Kansas City,
16:13 PM

Breathing easy

First telemedicine check-up for ventilator-dependent patient improves access to specialty care


Actually, there’s very little that’s easy in 11-year-old Larkin Bish’s life, breathing or anything else.

But being seen by pediatric specialists became a lot less difficult for her family earlier this year, when Larkin became the first patient on a ventilator to be seen by telemedicine from Children’s Mercy’s Wichita Specialty Clinic.

Larkin, whose family lives about 20 minutes outside Wichita, has spinal muscular atrophy, a rare genetic condition affecting the part of the nervous system that controls voluntary muscle movement. She’s had a tracheostomy and has been on ventilator support since she was 2½ months old. She has Down syndrome and uses a feeding tube as well.

Needless to say, traveling with all the equipment necessary to ensure her safety is anything but easy, especially if it’s a three-hour ambulance ride on a gurney to see CM specialists in Kansas City.

But getting to CM’s Wichita Specialty Clinics? “A piece of cake,” relatively speaking, according to Larkin’s mom, Gina Bish. “The entire experience was quick and painless. All pro, no con.”

The Bish family’s experience further demonstrates telemedicine’s potential to provide care for patients far from Kansas City who otherwise might not have the opportunity to be seen by specialists, said Chad Stotler, Telemedicine Manager.

“For these families, it’s not just more convenient, it’s necessary,” Chad said, adding that he looks forward to a day when such visits can occur in the patient’s own home. 

Follow-up from afar

Larkin’s family actually did bring her to Kansas City last year for in-person assessment. She receives routine care from her local primary care pediatrician – who comes to the family’s home to see her – but she had not been seen by a pediatric pulmonary specialist since Wichita’s only pulmonologist left town four years ago.

“Because it had been quite awhile since she had been seen by specialists, we needed to arrange a visit so all the relevant people – gastroenterology, neurology and others – could assess her current condition,” said CM Pulmonologist Alvin Singh, MD. For Larkin’s family, that meant nearly three hours in an ambulance each way – a trip that went relatively smoothly to Kansas City, but required dodging tornado warnings, failure of the equipment that allows her to cough and other issues on the way home.

“Traveling with these machines, worrying about battery life… you never know what will happen in a three-hour drive,” said Dr. Singh.

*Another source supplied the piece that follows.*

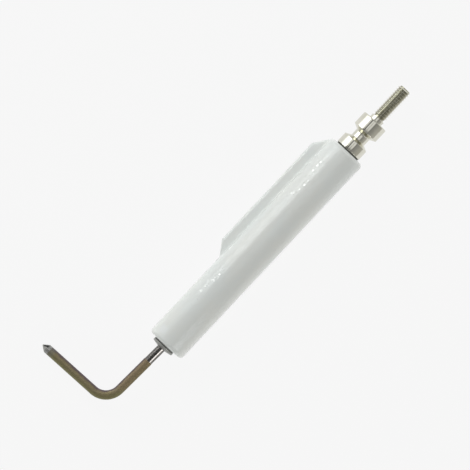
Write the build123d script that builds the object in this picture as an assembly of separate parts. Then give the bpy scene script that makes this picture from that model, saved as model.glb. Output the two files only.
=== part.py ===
from build123d import *

import os
from math import asin, atan2, cos, degrees, hypot, radians, sin, tan

# Ignition electrode of a burner: a ceramic insulator with a rib along one side, a metal rod
# through it whose free end is bent over and ground to a point, and a turned terminal with a
# threaded stud for the high-voltage lead.
#
# Frame, in millimetres. The origin is the centre of the ceramic's electrode-end face, +X runs
# along the ceramic to the terminal, and +Z is up. The electrode lies on a flat surface, on its
# ceramic and on the end of its arm. Each piece is drawn with the rib and the arm in the XY plane,
# on the +Y side, and is then rolled about X by rest_roll, which brings the arm down to the surface.

# ---- driving dimensions ------------------------------------------------------------------------

# Ceramic insulator
insulator_diameter = 11.8
insulator_length = 73.9
insulator_end_radius = 1.2
bore_diameter = 3.6
bore_chamfer = 0.25

# Rib along one side of the ceramic, with a ramp at each end
rib_width = 4.4
rib_height = 8.8            # from the ceramic's axis to the rib's outer face
rib_full_start = 32.4       # the rib has its full height from here
rib_ramp_angle = 35.0       # degrees from the ceramic's axis, at both ends
rib_root_radius = 0.5
rib_corner_radius = 1.1
rib_ramp_radius = 0.6       # rounds each ramp into the rib and into the ceramic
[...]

The technology-enabled follow-up visit, in contrast, went smoothly for all, thanks to thoughtful coordination with the team in Wichita, including Ashton Unrein, RN, BSN, CPN, Telemedicine Clinical Facilitator, Sandy Pickert, MPH, BSN, RN, CPN, Ambulatory Nurse Co-Manager, and Delores Ziegert, BA, RRT, AE-C.

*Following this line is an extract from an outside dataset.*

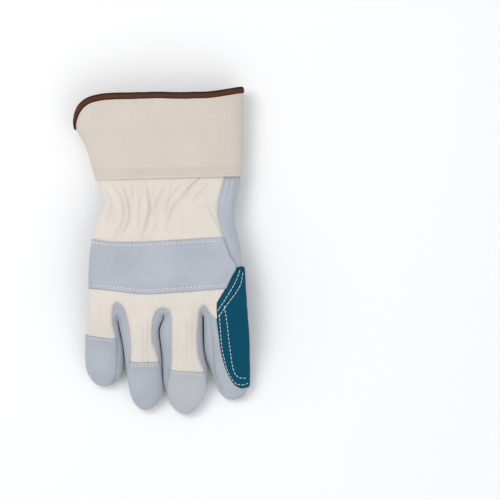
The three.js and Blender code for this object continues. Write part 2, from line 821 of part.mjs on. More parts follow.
// The mouth's outline from above, moved outwards by a distance.
function mouthOutline(outwards) {
  const curve = new THREE.SplineCurve(
    mouthEdge.map(
      ({ across, drop }) =>
        new THREE.Vector2(across * cuffMouthWidth, cuffFootY + cuffHeight * (1 - drop)),
    ),
  );
  const edge = Array.from({ length: mouthSteps + 1 }, (_, i) => {
    const point = curve.getPoint(i / mouthSteps);
    const run = curve.getTangent(i / mouthSteps);
    return [point.x + run.y * outwards, point.y - run.x * outwards];
  });
  return [...edge, [-far, edge[mouthSteps][1] - far / 4], [-far, 0], [far, 0], [far, edge[0][1]]];
}
const mouthCut = (outwards) => prismSolid(mouthOutline(outwards), -far, far);
const cuffShell = wallOf([cuffTube], 0, -cuffWall);
const cuff = cuffShell.intersect(mouthCut(0));
const bindingReach = seamGap + bindingWall;
const binding = wallOf([cuffTube], bindingReach, -cuffWall - bindingReach)
  .intersect(mouthCut(bindingReach).subtract(mouthCut(-bindingWidth)))
  .subtract(wallOf([cuffTube], seamGap, -cuffWall - seamGap).intersect(mouthCut(seamGap)));

// The leather patch on the palm side of the cuff, with two round corners.
const patchCorner = veinPatchHeight * 0.45;
const patchMid = 0;
const patchHalf = veinPatchWidth / 2;
const patchLow = cuffFootY + 1;
const patchShape = new THREE.Shape()
  .moveTo(patchMid - patchHalf, patchLow)
  .lineTo(patchMid + patchHalf, patchLow)
  .lineTo(patchMid + patchHalf, patchLow + veinPatchHeight - patchCorner)
  .absarc(patchMid + patchHalf - patchCorner, patchLow + veinPatchHeight - patchCorner, patchCorner, 0, Math.PI / 2)
  .absarc(patchMid - patchHalf + patchCorner, patchLow + veinPatchHeight - patchCorner, patchCorner, Math.PI / 2, Math.PI);
const patchPoints = patchShape.getPoints(5).map(({ x, y }) => [x, y]);
const veinPatch = wallOf([cuffTube], seamGap + overlayWall * 0.8, seamGap).intersect(
  prismSolid(patchPoints, -far, (cuffFoot.low + cuffFoot.high) / 2),
);

const materials = {
  canvas: new THREE.MeshStandardMaterial({ color: 0xe2dacf, roughness: 0.92, metalness: 0 }),
  greyLeather: new THREE.MeshStandardMaterial({ color: 0xb4bcc8, roughness: 0.85, metalness: 0 }),
  tealLeather: new THREE.MeshStandardMaterial({ color: 0x0c5168, roughness: 0.8, metalness: 0 }),
  tape: new THREE.MeshStandardMaterial({ color: 0x4a2e22, roughness: 0.8, metalness: 0 }),
};

const glove = new THREE.Group();
function addNode(name, solid, material) {
  const mesh = new THREE.Mesh(geometryOf(solid), material);
  mesh.name = name;
  glove.add(mesh);
}
addNode("cuff", cuff, materials.canvas);
addNode("cuff_binding", binding, materials.tape);
addNode("vein_patch", veinPatch, materials.greyLeather);
addNode("hand_back", handBack, materials.canvas);
addNode("knuckle_strap", knuckleStrap, materials.greyLeather);
addNode("fingertip_little", fingertips[0], materials.greyLeather);
addNode("fingertip_ring", fingertips[1], materials.greyLeather);
addNode("fingertip_middle", fingertips[2], materials.greyLeather);
addNode("palm_leather", palmLeather, materials.greyLeather);
addNode("middle_fingers_leather", middleFingers, materials.greyLeather);
addNode("thumb_back", thumbBack, materials.greyLeather);
addNode("thumb_front", thumbFront, materials.greyLeather);
addNode("double_palm", doublePalm, materials.tealLeather);
addNode("thumb_patch", thumbPatch, materials.tealLeather);

// The glove is centred over the middle of its bounding box, standing on z = 0.
const bounds = new THREE.Box3().setFromObject(glove);
const middleOfBox = bounds.getCenter(new THREE.Vector3());
glove.position.set(-middleOfBox.x, -middleOfBox.y, -bounds.min.z);

export default glove;
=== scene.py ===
import math
import bpy
import numpy as np
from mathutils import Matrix, Vector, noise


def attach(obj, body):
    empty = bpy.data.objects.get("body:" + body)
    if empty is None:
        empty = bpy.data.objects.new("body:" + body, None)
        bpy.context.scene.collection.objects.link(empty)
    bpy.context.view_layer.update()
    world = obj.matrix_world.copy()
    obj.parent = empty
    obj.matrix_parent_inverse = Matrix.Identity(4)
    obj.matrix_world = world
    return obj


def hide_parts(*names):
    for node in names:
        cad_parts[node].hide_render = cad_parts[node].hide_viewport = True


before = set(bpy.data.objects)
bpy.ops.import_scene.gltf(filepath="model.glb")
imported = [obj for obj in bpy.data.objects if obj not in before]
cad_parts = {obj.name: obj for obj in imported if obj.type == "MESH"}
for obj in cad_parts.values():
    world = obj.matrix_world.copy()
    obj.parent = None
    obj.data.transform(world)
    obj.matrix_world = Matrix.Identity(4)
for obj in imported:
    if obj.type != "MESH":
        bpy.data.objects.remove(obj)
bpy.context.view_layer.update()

# The palm leather: one big piece of grey split cowhide. It makes the palm, the wrist's thumb side,
# the front of the little finger and the whole index finger, and its edges lie under the canvas of
# the back. All sizes are millimetres on the lying glove, heights above the table.
HAND = [
    # y, left, right, low, high
    (65.8, -53.0, 62.6, 6.1, 26.8), (57.5, -52.6, 63.0, 5.9, 27.5), (43.4, -48.8, 60.3, 9.3, 30.2),
    (37.5, -46.7, 59.0, 11.3, 32.0), (31.5, -48.7, 58.0, 13.5, 34.6), (24.2, -51.6, 58.3, 15.8, 37.4),
    (10.0, -55.6, 61.3, 18.0, 40.0), (-1.5, -56.9, 63.4, 18.0, 40.0), (-14.5, -57.8, 65.2, 18.0, 40.0),
    (-31.5, -58.8, 65.9, 18.0, 39.6), (-42.6, -59.4, 66.6, 19.4, 38.4), (-49.6, -58.4, 65.6, 22.5, 34.6),
    (-52.2, -55.6, 62.5, 25.5, 30.5), (-52.8, -50.4, 57.0, 27.6, 28.4),
]
FINGER_HEIGHTS = [
    # share of the finger's length, low, high
    (-0.30, 22.5, 34.0), (0.0, 18.4, 37.0), (0.12, 16.7, 36.2), (0.24, 14.0, 33.4), (0.36, 10.4, 29.6),
    (0.5, 6.1, 25.2), (0.68, 1.2, 19.6), (0.84, 0.0, 15.2), (0.93, 0.0, 11.6), (0.98, 0.8, 8.4),
    (1.0, 3.0, 5.4),
]
CROTCH_Y = -46.5
LITTLE = [
    # y, left, right
    (-28, -57, -40), (-46, -59.8, -37.2), (-54, -60.2, -36.8), (-62, -60.7, -35.2), (-70, -61.2, -33.7),
    (-78, -62.2, -32), (-85, -62.7, -31.5), (-92, -62.6, -31.3), (-99, -61.1, -32.3), (-104, -58.6, -34.9),
    (-107.8, -55.2, -38.4), (-110, -51.2, -41.8), (-110.7, -47.2, -46),
]
INDEX = [
    (-24, 37, 60), (-46.5, 33.3, 67), (-54, 33.2, 67.6), (-65, 33, 68.4), (-76, 33.4, 68.9),
    (-86, 34.6, 69.2), (-95, 37.6, 69.3), (-103, 40.4, 69.3), (-110.5, 43.2, 69.3), (-115.5, 45.8, 68.7),
    (-119, 48.4, 66.0), (-121.4, 51.8, 62.0), (-122.3, 55.8, 57.8),
]
LEATHER_WALL = 1.6
WRIST_END = 65.2
TABLE_CLEARANCE = 0.02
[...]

“The ambulance picked Larkin up at our home and Sandy met us at the door and led us in a back way up to the floor,” Gina said. “You can imagine bringing her through a waiting room on a gurney would be quite a spectacle,” and possibly expose her to other illnesses as well.

“We saw her in our procedure room, which is big enough to accommodate all the people – mom, dad, the home health nurse - and equipment,” said Ashton, who facilitates a variety of telemedicine clinics in Wichita.

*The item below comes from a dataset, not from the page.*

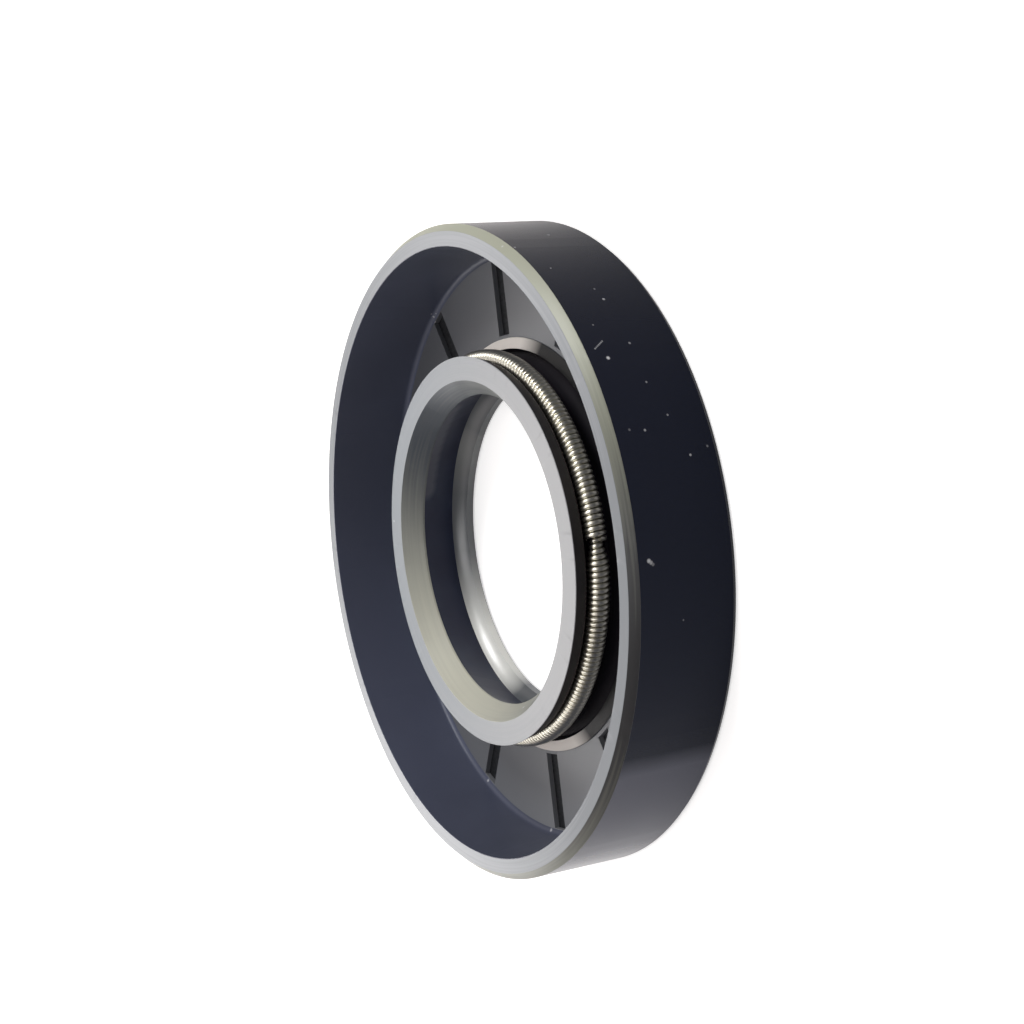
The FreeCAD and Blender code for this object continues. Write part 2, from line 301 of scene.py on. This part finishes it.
def rubberSection():
    # the outline as (radius, height, surface of the stretch that follows, rounding)
    size = rubber
    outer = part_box("rubber_body")[1]
    radius, top = outer.x / mm, outer.z / mm
    springLow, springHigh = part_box("garter_spring")
    coil = (springHigh.z - springLow.z) / 2 / mm
    ring = (springHigh.y / mm - coil, (springHigh.z + springLow.z) / 2 / mm)
    seat = coil + size["grooveClearance"]

    touch, leave = 90 + size["grooveFrontAngle"], 270 - size["grooveBackAngle"]
    groove, steps = [], size["grooveSteps"]
    for step in range(steps + 1):
        angle = math.radians(leave + (touch - leave) * step / steps)
        groove.append((ring[0] + seat * math.cos(angle), ring[1] + seat * math.sin(angle)))
    headRadius = ring[0] + size["headOverhang"]
    mouthRadius = headRadius - size["headUndercut"]
    mouth = groove[-1][1] + (mouthRadius - groove[-1][0]) * math.tan(math.radians(size["grooveFrontAngle"]))
    face = top - size["lipRecess"]
    faceRadius = size["edgeRadius"] + (face - size["edgeHeight"]) * math.tan(math.radians(size["oilAngle"]))
    airTop = size["edgeHeight"] - size["edgeLand"]
    rootRun = airTop - size["dustRootHeight"]
    rootRadius = size["edgeRadius"] + rootRun * math.tan(math.radians(size["airAngle"]))
    dustRoot = (rootRadius, size["dustRootHeight"])
    dustTop = (size["dustRadius"], size["dustRecess"] + size["dustLand"])
    wall = radius - size["rimWidth"]
    foot = wall - size["wallDraft"]
    floor, corner = size["floorHeight"], size["floorCorner"]
    collarInside = size["collarRadius"] - size["collarWidth"]
    collarTop = floor + size["collarRise"]
    waistFoot = (collarInside - size["waistInset"], collarTop - size["waistDrop"])
    hump = (groove[0][0] + size["humpWidth"], groove[0][1] - size["humpHeight"])
    dustEnd = size["dustRadius"] + size["dustFlare"]
    heel = size["recessRadius"] + size["recessWidth"]

    small = size["edgeRound"]
    rows = [
        (radius - size["backInset"], 0, "cover", small),
        (radius, size["backLength"], "cover", small),
        (radius, top - size["leadLength"], "lead", small),
        (radius - size["leadInset"], top, "rim", small),
        (wall, top, "wall", small),
    ]
    cornerArc = arcThrough((foot, floor + corner), (foot - corner, floor), corner * quarterBow,
                           size["cornerSteps"])
    rows += [(*point, "wall", 0) for point in cornerArc[:-1]]
    rows += [
        (*cornerArc[-1], "floor", 0),
        (size["collarRadius"], floor, "floor", size["collarFootRound"]),
        (size["collarRadius"], floor + size["collarStep"], "collar", small),
        (collarInside, collarTop, "waist", size["collarTopRound"]),
    ]
    waist = arcThrough(waistFoot, hump, size["waistBow"], size["waistSteps"])
    rows += [(*point, "waist", 0) for point in waist + groove]
    rows += [
        (mouthRadius, mouth, "head", small),
        (headRadius, face, "trimmed", small),
        (faceRadius, face, "bevel", small),
        (size["edgeRadius"], size["edgeHeight"], "bevel", size["lipRound"]),
        (size["edgeRadius"], airTop, "air", size["lipRound"]),
    ]
    dust = arcThrough(dustRoot, dustTop, size["dustBow"], size["dustSteps"])
    rows += [(*point, "dust", 0) for point in dust]
    rows += [
        (dustEnd, size["dustRecess"], "air", small),
        (dustEnd + size["dustWall"], size["dustRecess"], "air", small),
        (size["recessRadius"], size["recessDepth"], "air", small),
        (heel, size["recessDepth"], "air", small),
        (heel + size["heelSlope"], 0, "air", small),
    ]
    return rows


def roundedRows(rows):
    # every corner that has a rounding becomes a short arc; the rest stay as they are
    out = []
    for index, (across, up, surface, rounding) in enumerate(rows):
        before, after = rows[index - 1][:2], rows[(index + 1) % len(rows)][:2]
        if rounding:
            out += [(*point, surface, 0) for point in roundCorner(before, (across, up), after, rounding)]
        else:
            out.append((across, up, surface, 0))
    return out


def slotStages():
    # how far each step of a slot's rounded edge stands out from its wall, and how far it drops
    depth = rubber["floorHeight"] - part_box("steel_case")[0].z / mm - steelCase["thickness"]
    steps = [math.radians(angle) for angle in (90, 60, 30, 0)]
    reach = [rubber["slotRound"] * (1 - math.cos(angle)) for angle in steps]
    drop = [rubber["slotRound"] * (1 - math.sin(angle)) for angle in steps]
    return reach + [0], drop + [depth]


def withSlotRows(rows):
    # adds the rows in the floor where the slots start and end, with the stage of their edge
    reach, _ = slotStages()
    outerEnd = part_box("rubber_body")[1].x / mm - rubber["rimWidth"]
    outerEnd -= rubber["wallDraft"] + rubber["floorCorner"]
    innerEnd = rubber["collarRadius"] + rubber["slotGap"]
    wallOut, wallIn = outerEnd - rubber["slotRound"], innerEnd + rubber["slotRound"]
    place = next(i for i, row in enumerate(rows) if abs(row[0] - outerEnd) < 1e-6) + 1
    floor = rubber["floorHeight"]
    extra = [(wallOut + reach[stage], floor, "floor", stage) for stage in range(1, slotBottom + 1)]
    extra += [(wallIn - reach[stage], floor, "floor", stage) for stage in range(slotBottom, -1, -1)]
    return rows[:place] + extra + rows[place:], (wallOut, wallIn)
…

Dr. Singh, from his screen in Kansas City, was pleased with the result.

“Everything I need to do in clinic, I can do with telemedicine. The nurse puts the stethoscope on the patient’s chest, I put on earphones and can hear the heartbeat,” he said. “With a camera I can look through the ears, nose and mouth. I’m using technology to the fullest extent of my ability to provide good care.”



Telemedicine may also allow Dr. Singh and his colleagues to help more families. There are 12 other patients on ventilators in the region served by the Wichita Specialty Clinic, according to Liz Cook, MSN, RN, NE-BC, CM Telemedicine Clinical Practice and Training Manager. Liz led efforts to make a ventilator telemedicine clinic possible and has assessed the need in central and western Kansas as well as communities served by clinics in Joplin, Mo.

Elaine Harrington, MD, Larkin’s pediatrician in the Via Christi Clinic in Wichita, sees even greater potential. She makes home visits to quite a few children on ventilators in communities in and around Wichita, and welcomes the opportunity for her patients to be seen more often by pulmonary specialists without having to endure the rigors of a long trip.

“I can do routine pediatric care, but these kids really need a pulmonologist to see them every few months to keep them healthy and out of the hospital,” Dr. Harrington said. “And driving long distances for appointments can be a safety issue. Telemedicine is the way to go.”

As for Larkin, plans call for Dr. Singh to see her by telemedicine every few months.

“Her parents are on top of things, the team in Wichita is wonderful, and the technology allows me to see her on a more frequent basis to troubleshoot any issues, and see what changes may be necessary,” he said. “

“Telemedicine helps me help them a lot more easily.”